Lesley Heller is excited to announce an upcoming solo exhibition of Nicole Awai.
Nicole Awai is a multi-media artist best known for her work that incorporates non-traditional materials—including nail polish, black resin, and found objects—to create forceful artworks with a sculptural edge that explore elements of the ‘American experience’. Born in Trinidad and based between Austin TX and Brooklyn NY, her practice investigates the interaction between that which comprises the entirety of the Americas, and its relational influence on the United States. “The history of the Americas is about malleability; the shaping and reshaping of resources and culture. It is an evolving, and revolving phenomena of transformation through the movement of bodies and materials,” Awai states. She responds to events and ideas within this interaction, often pulling from her own experience mixed with a language of art history to illustrate points.

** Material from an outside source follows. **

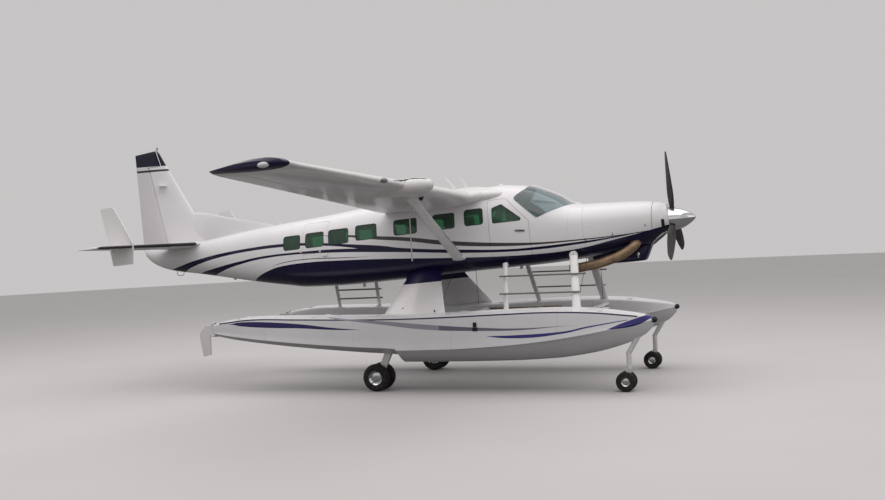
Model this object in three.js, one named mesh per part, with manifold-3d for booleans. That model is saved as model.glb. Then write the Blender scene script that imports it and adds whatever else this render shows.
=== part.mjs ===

Throughout her extensive career, Awai has worked with a diverse range of unusual materials and reoccurring elements. The motif of the ‘Ooze’ for example has long inhabited Awai’s work, first making its appearance in 2001. It is once again present in Envisioning the Liquid Land as an embodying relief element “permeating irrepressible and unrelenting accumulation of our present and past psychological, political and physical reality.” It is a material that to her consumes and mirrors all that it encounters. Some of her pieces are more abstract, while others are specifically representational. Consistent throughout though are the purposely ambiguous spatial familiarities; a multitude of parts that combine into a complex mixture of visual and symbolic elements.
Awai does provide her own version of a map legend within the works though in the form of The Sensation Code. A returning element from her long running series Specimens from Local Ephemera (2003–2011), The Sensation Code is a method of demarcation, naming, placing, situating, assignment and identification. It consists of chips of nail polish lacquers arranged and listed with their corresponding manufacture’s color names and cosmetic company’s designations. This legend—with names like Invincible, Black and Blue or All the White Stuff—is there for viewers to use as they will, at their will.
Awai’s painted relief works on paper in this exhibition are also informed by her research for other recent projects including as her multi media installation, Persistent Resistance of the Liquid Land for the exhibition Alchemy at BRIC in Brooklyn (2018) and Spirit of Persistent Resistance of the Liquid Land, commissioned by the New York Times for the Op-Ed project: Monuments for a New Era (August 12th, 2018), where six artists—Nicole Awai, Dread Scott, Titus Kaphar, Ekene Ijeoma, Ariel Renee Jackson and Kenya Robinson—were asked to imagine replacements for recently removed statues celebrating the Confederacy. Works in the exhibition also make reference to Reclaimed Water CC’d, a poster image Awai created for the on-going exhibition: New Monuments for New Cities for the High Line Network Initiative.
This inextricable union—of inherent narratives and inescapable histories that are embedded in all materiality—is the basis for Envisioning the Liquid Land, a painted and sculptural interpretation/manifestation on the process of cultural dominance and assimilation in the Americas.
Nicole Awai (b. 1966, Trinidad) earned her Master’s Degree in Multimedia Art from the University of South Florida in 1996. She attended the Showhegan School of Painting and Sculpture residency (1997) and was artist in residence at the Studio Museum in Harlem in 2000. Awai was a featured artist in the 2005 Initial Public Offerings series at the Whitney Museum of American Art and was awarded the Joan Mitchell Foundation Painters and Sculptors Grant in 2011 and an Art Matters Grant in 2012.
Her work has been included in seminal museum exhibitions including Greater New York: New Art in New York Now, at P.S. 1/ MOMA (2000), the Biennale of Ceramic in Contemporary Art (2003), Open House: Working in Brooklyn (2004), Infinite Island: Contemporary Caribbean Art (2007) both at the Brooklyn Museum; Pacific Standard Time: LA/LA II, A Getty Initiative; New Monuments for New Cities, The High Line Network, (travelling show) Houston, Austin, Chicago, Toronto and New York City; Relational Undercurrents: Contemporary Art of the Caribbean Archipelago, (travelling show), Portland Museum of Art, Delaware Art Museum, Philip Frost Art Museum; and the 2008 Busan Biennale in Korea.
Her work has also been exhibited at the Queens Museum, Kemper Museum of Contemporary, The Vilcek Foundation, The Biennale of the Caribbean in Aruba (2013), and Susan Inglett Gallery. Other recent exhibitions include Figuring the Floral, Wave Hill, NY; Summer Affairs at Barbara Davis Gallery, Houston, TX. SHE: Deconstructing Female Identity at ArtsWestchester and Splotch at Sperone Westwater. Awai was a Critic at the Yale School of Art in the Department of Painting and Printmaking from 2009-2015 and is currently faculty in the Department of Art and Art History at the University of Texas at Austin.